* Start Given data *

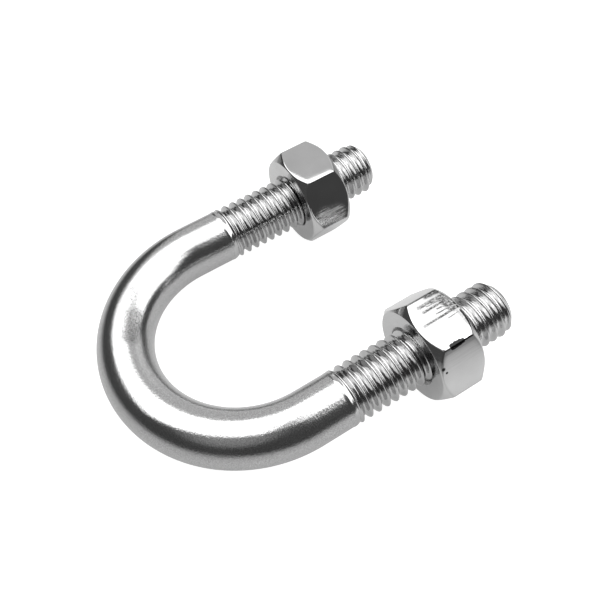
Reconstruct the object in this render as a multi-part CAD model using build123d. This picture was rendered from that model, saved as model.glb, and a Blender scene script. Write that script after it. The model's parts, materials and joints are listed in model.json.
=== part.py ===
from build123d import *
import os
from math import cos, floor, pi, radians, tan

# A light U-bolt with one hex nut on each leg. The U lies in the XY plane, its legs point along +X,
# and the origin is the centre of the bend. Looking along +X with +Z up, the right leg is at -Y.

# ---- driving dimensions, mm ----
LEG_SPACING = 24.4  # between the two legs' centre lines
SHANK_D = 5.8  # plain round bar
THREAD_D = 5.94  # over the thread crests, M6
PITCH = 1.0
LEG_LENGTH = {"right": 22.7, "left": 23.1}  # from the bend's centre to the tip
THREAD_START = {"right": 3.5, "left": 4.1}  # where the plain bar ends
CREST_PHASE = {"right": 0.80, "left": 0.55}  # x of a crest on the leg's +Y side, less whole pitches
TIP_CHAMFER = 0.7

NUT_FLATS = 10.0
NUT_HEIGHT = 5.0
NUT_SEAT = {"right": 12.0, "left": 13.1}  # x of the bearing face at rest
NUT_TURN = {"right": 5.7, "left": 1.0}  # degrees from one flat facing straight up
NUT_FACE_D = 9.8  # the round bearing circle on each face
NUT_CHAMFER_ANGLE = 46.0  # degrees between the chamfer and the face
NUT_CORNER_R = 0.38  # rounding of the six long corners
NUT_MOUTH_D = 6.5  # countersink at each end of the bore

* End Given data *

Exercise instructions: Write out a verbatim copy of the data, beginning with its first line and ending with the line that contains "from math import cos, floor, pi, radians, tan".

The output:
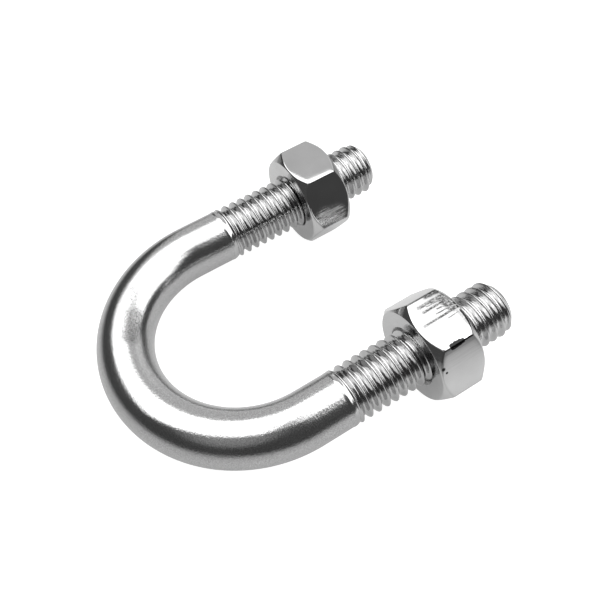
Reconstruct the object in this render as a multi-part CAD model using build123d. This picture was rendered from that model, saved as model.glb, and a Blender scene script. Write that script after it. The model's parts, materials and joints are listed in model.json.
=== part.py ===
from build123d import *
import os
from math import cos, floor, pi, radians, tan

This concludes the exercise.